Provide captains with a short “launch kit” that includes sample text messages, emails, and social posts so they can invite people quickly without overthinking. Platforms that support peer-to-peer fundraising show that events with pre-built, one-click invite tools see significantly higher participation and retention than those that leave supporters to figure it out alone.

Next, structure the event around visible goals and friendly competition:

  • Create a public team leaderboard.
  • Offer a few simple recognition tiers (e.g., Team Impact 1K, 5K, 10K).
  • Celebrate milestones in real time through email, social, or SMS.

For service projects, leaderboards can track hours served, people invited, or households reached, not just dollars. A neighborhood clean-up, for example, might track bags of trash collected per team, while a school supply drive tracks backpacks packed or students helped.

Finally, think beyond a single date. Build a rhythm that carries momentum forward: pre-event goal setting, an on-site team huddle, and a post-event thank-you touchpoint that highlights collective outcomes. Organizations that treat team events as the start of a community, not just a date on the calendar, see far higher year-over-year return participation.

Using AI to build, support, and sustain more teams over time

AI can multiply your ability to find potential team captains, personalize outreach, and support dozens of teams at once without overwhelming your staff, freeing humans to focus on relationships instead of repetitive tasks. Used well, AI becomes a behind-the-scenes teammate, not a robotic voice in front of your donors.

Start with prospecting for teams. Instead of manually combing through lists, you can use AI-powered tools to:

  • Identify donors or volunteers with broad networks (frequent sharers, social media connectors, workplace leaders).
  • Spot clusters of people from the same employer, school, church, or neighborhood who might easily form a team.

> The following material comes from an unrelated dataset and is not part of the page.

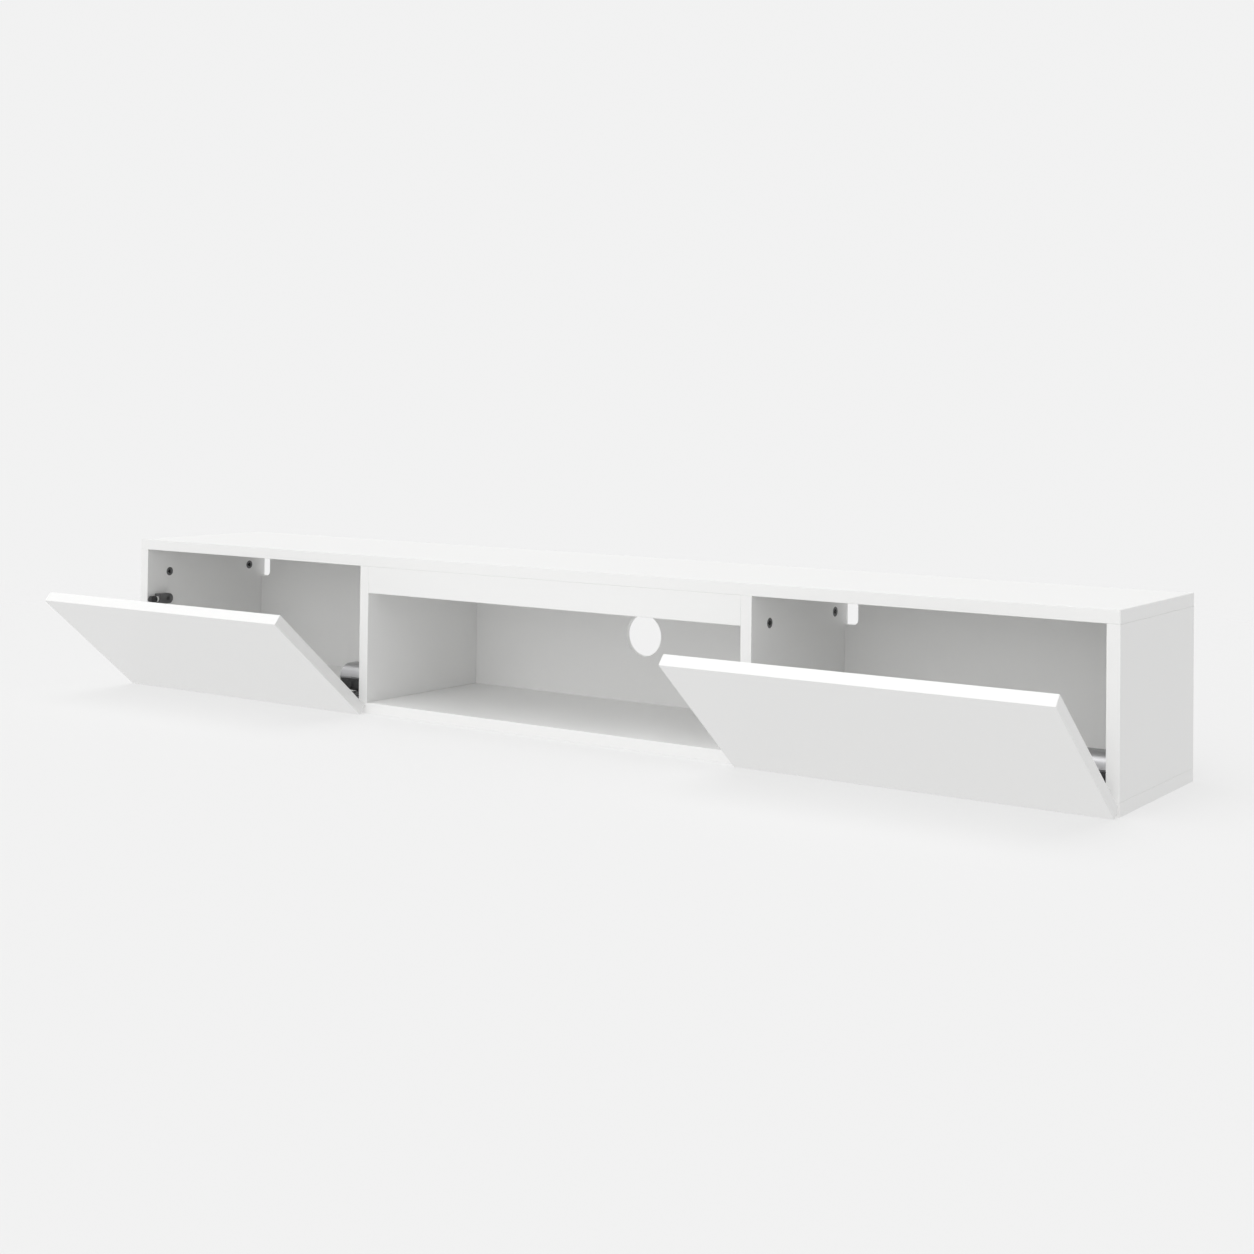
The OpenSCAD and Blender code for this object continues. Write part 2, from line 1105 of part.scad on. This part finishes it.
module left_latch_tip() {
    color([0.05, 0.05, 0.05])
        at_left_latch()
            latch_tip();
}

// ---------- what is drawn ----------

top_panel();
bottom_panel();
left_side();
right_side();
left_divider();
right_divider();
back_panel();
front_rail();
left_flap();
right_flap();
hinge_plates();
hinge_arms();
hinge_plate_screws();
hinge_arm_screws();
left_hinge_cups();
right_hinge_cups();
left_cup_screws();
right_cup_screws();
left_latch_housing();
right_latch_housing();
latch_screws();
left_latch_plunger();
right_latch_plunger();
left_latch_tip();
right_latch_tip();
left_strike_plate();
right_strike_plate();
left_flap_buffers();
right_flap_buffers();
damper_bodies();
damper_covers();
damper_screws();
cam_locks();
cam_bolts();
panel_dowels();
rail_dowels();
back_screws();
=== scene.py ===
import math

import bmesh
import bpy
import numpy as np
from mathutils import Matrix, Vector


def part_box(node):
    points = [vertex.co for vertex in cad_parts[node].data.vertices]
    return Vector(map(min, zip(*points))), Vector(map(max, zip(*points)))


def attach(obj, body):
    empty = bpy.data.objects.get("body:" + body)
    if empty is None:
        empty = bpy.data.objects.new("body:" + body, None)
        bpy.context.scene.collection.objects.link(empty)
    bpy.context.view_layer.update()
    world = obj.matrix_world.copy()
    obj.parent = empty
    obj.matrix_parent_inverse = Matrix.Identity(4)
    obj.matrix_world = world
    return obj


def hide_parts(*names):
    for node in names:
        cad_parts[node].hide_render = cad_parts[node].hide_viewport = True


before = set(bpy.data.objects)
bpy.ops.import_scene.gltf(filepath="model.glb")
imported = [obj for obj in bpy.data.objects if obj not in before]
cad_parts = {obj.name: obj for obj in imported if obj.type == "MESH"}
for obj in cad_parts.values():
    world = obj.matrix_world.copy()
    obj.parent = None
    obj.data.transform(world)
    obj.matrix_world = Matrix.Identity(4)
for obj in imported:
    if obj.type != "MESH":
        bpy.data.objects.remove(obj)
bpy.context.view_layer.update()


# ---------- Top and bottom panels ----------
# 18 mm particle board faced with white melamine. A white edge band is glued on
# every cut edge and its corners are scraped to a small radius.

class Value:
    """A socket in a node tree, so that shader maths reads as plain expressions."""

    def __init__(self, tree, socket):
        self.tree = tree
        self.socket = socket

    def maths(self, operation, *others):
        node = self.tree.nodes.new("ShaderNodeMath")
        node.operation = operation
        for slot, value in zip(node.inputs, others):
            if isinstance(value, Value):
                self.tree.links.new(value.socket, slot)
            else:
                slot.default_value = value
        return Value(self.tree, node.outputs[0])

    def __add__(self, other):
        return self.maths("ADD", self, other)

    def __sub__(self, other):
        return self.maths("SUBTRACT", self, other)

    def __rsub__(self, other):
        return self.maths("SUBTRACT", other, self)

    def __mul__(self, other):
        return self.maths("MULTIPLY", self, other)

    def __lt__(self, other):
        return self.maths("LESS_THAN", self, other)

    def __gt__(self, other):
        return self.maths("GREATER_THAN", self, other)

    def __abs__(self):
        return self.maths("ABSOLUTE", self)

    def either(self, other):
        return self.maths("MAXIMUM", self, other)


class Finish:
    """A material whose nodes are added by kind, with the constants of its surface set first."""

    def __init__(self, name, **constants):
        self.material = bpy.data.materials.new(name)
        self.material.use_nodes = True
        self.tree = self.material.node_tree
        self.surface = self.tree.nodes["Principled BSDF"]
        for socket, value in constants.items():
            self.surface.inputs[socket.replace("_", " ")].default_value = value
        self.place = self.node("TexCoord")["Object"]

    def node(self, kind, settings=None, sockets=None):
        node = self.tree.nodes.new("ShaderNode" + kind)
        for key, value in (settings or {}).items():
            setattr(node, key, value)
        for key, value in (sockets or {}).items():
            if isinstance(value, Value):
                self.tree.links.new(value.socket, node.inputs[key])
            else:
                node.inputs[key].default_value = value
        return {out.name: Value(self.tree, out) for out in node.outputs if out.enabled}

    def noise(self, scale, detail, stretch=None):
        place = self.place
        if stretch:
            place = self.node("Mapping", None, {"Vector": place, "Scale": stretch})["Vector"]
        sockets = {"Vector": place, "Scale": scale, "Detail": detail}
        return self.node("TexNoise", None, sockets)["Fac"]

    def axes(self, place):
        parts = self.node("SeparateXYZ", None, {"Vector": place})
        return parts["X"], parts["Y"], parts["Z"]

    def mix(self, share, first, second):
        sockets = {0: share, 6: first, 7: second}
        return self.node("Mix", {"data_type": "RGBA"}, sockets)["Result"]

    def bump(self, height, depth, strength):
        sockets = {"Height": height, "Distance": depth, "Strength": strength}
        return self.node("Bump", None, sockets)["Normal"]

    def feed(self, **sockets):
        for socket, value in sockets.items():
            self.tree.links.new(value.socket, self.surface.inputs[socket.replace("_", " ")])
        return self.material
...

From there, AI can help draft highly tailored invitations. Based on a person’s past involvement—maybe they attended last year’s walk or served in a previous project—an AI agent can generate outreach messages that reference their actual history while staying in your organization’s voice. That level of personalization helps overcome hesitation and makes the invitation feel thoughtful, not automated.

AI can also assist captains directly. A dedicated event AI agent can:

  • Suggest fresh social posts each week highlighting current progress.
  • Draft follow-up notes when someone donates or signs up.
  • Provide quick answers to common questions, like event logistics or fundraising tips.

In peer-to-peer campaigns, digital-first approaches have already shown impressive results. One industry study found that digital-first peer-to-peer initiatives grew revenue by around 30% in a single year, compared with only a few percent growth in more traditional formats. AI doesn’t replace the human warmth behind those efforts; it simply allows you to reach farther, faster, and with more consistent support for every team.

Coaching captains: turning participants into lasting community builders

The single most important investment you can make in a team-based event is coaching your captains well, because strong captains reduce invite anxiety for their friends, model confident outreach, and turn a one-time team into a year-round community. In other words, captains are culture carriers.

Start by giving captains a clear playbook that fits on a single page:

  • A simple weekly rhythm (who to invite this week, how to follow up, how to celebrate wins).
  • Short scripts for inviting people to join the team and for thanking donors.
  • A few examples of stories they can share about the mission’s impact.

Psychology research shows that people are far more likely to act when they see someone like them modeling the behavior. When a captain shares, “I was nervous to ask, but I sent three texts and all three said yes,” it chips away at teammates’ fear. That kind of story-based coaching works better than generic instructions.

Equip captains with small, concrete goals: invite five people this week, post once on social, and personally thank every donor. Studies of community and political mobilization efforts, like a Columbia University analysis of text-based outreach, have found that personal messages from friends can increase participation by several percentage points, outperforming mass messaging by organizations.

AI can quietly support captains here, too. An AI agent, trained on your organization’s tone and event details, can generate:

  • Customized outreach sequences for each captain.
  • Recaps they can send to their teams (“We’ve reached 72% of our goal—here’s our next step”).

Over time, captains who feel supported are more likely to come back, bring their team with them, and even recruit new captains from their networks. That’s how your event becomes a multiplying movement rather than a series of one-off signups.

Measuring what matters: tracking reach, joy, and long-term impact

To truly expand the impact of your events and service projects, track not only money raised or hours served, but also network reach, invite behavior, and how enjoyable the experience felt to participants. Those metrics reveal whether your teams are actually reducing anxiety and building community.

Begin with network and invite metrics:

  • How many people did each participant invite?
  • What percentage of participants invited at least one friend?
  • How many donors or volunteers were brand-new to your organization?

Industry reports on peer-to-peer campaigns suggest that as much as 70% of donors learn about causes through friends and family, which means your invite behavior data is a direct indicator of future growth. If invite numbers are flat, your campaign is likely capped by your current audience.

Next, measure experience and enjoyment. Short post-event surveys can ask:

  • “How comfortable did you feel inviting others?”
  • “Would you join this event again with the same team?”
  • “Did you make any new connections through this event?”

Even simple 1–5 scores will reveal whether team structures are lowering anxiety over time. Pair this with qualitative stories—a teammate who finally invited colleagues, a family that turned the service day into an annual tradition—to put a human face on the numbers.

Finally, track long-term impact: returning teams, returning captains, recurring donors, and volunteers who step into deeper roles. The most successful peer-to-peer programs in the country didn’t become multi-million-dollar initiatives overnight; many took 20+ years to mature, growing by focusing relentlessly on community, relationships, and the multiplying effect of teams.

When you design for teams, coach captains, and use AI wisely, you don’t just run a better event—you create a pipeline of committed people who enjoy inviting others into the story, year after year.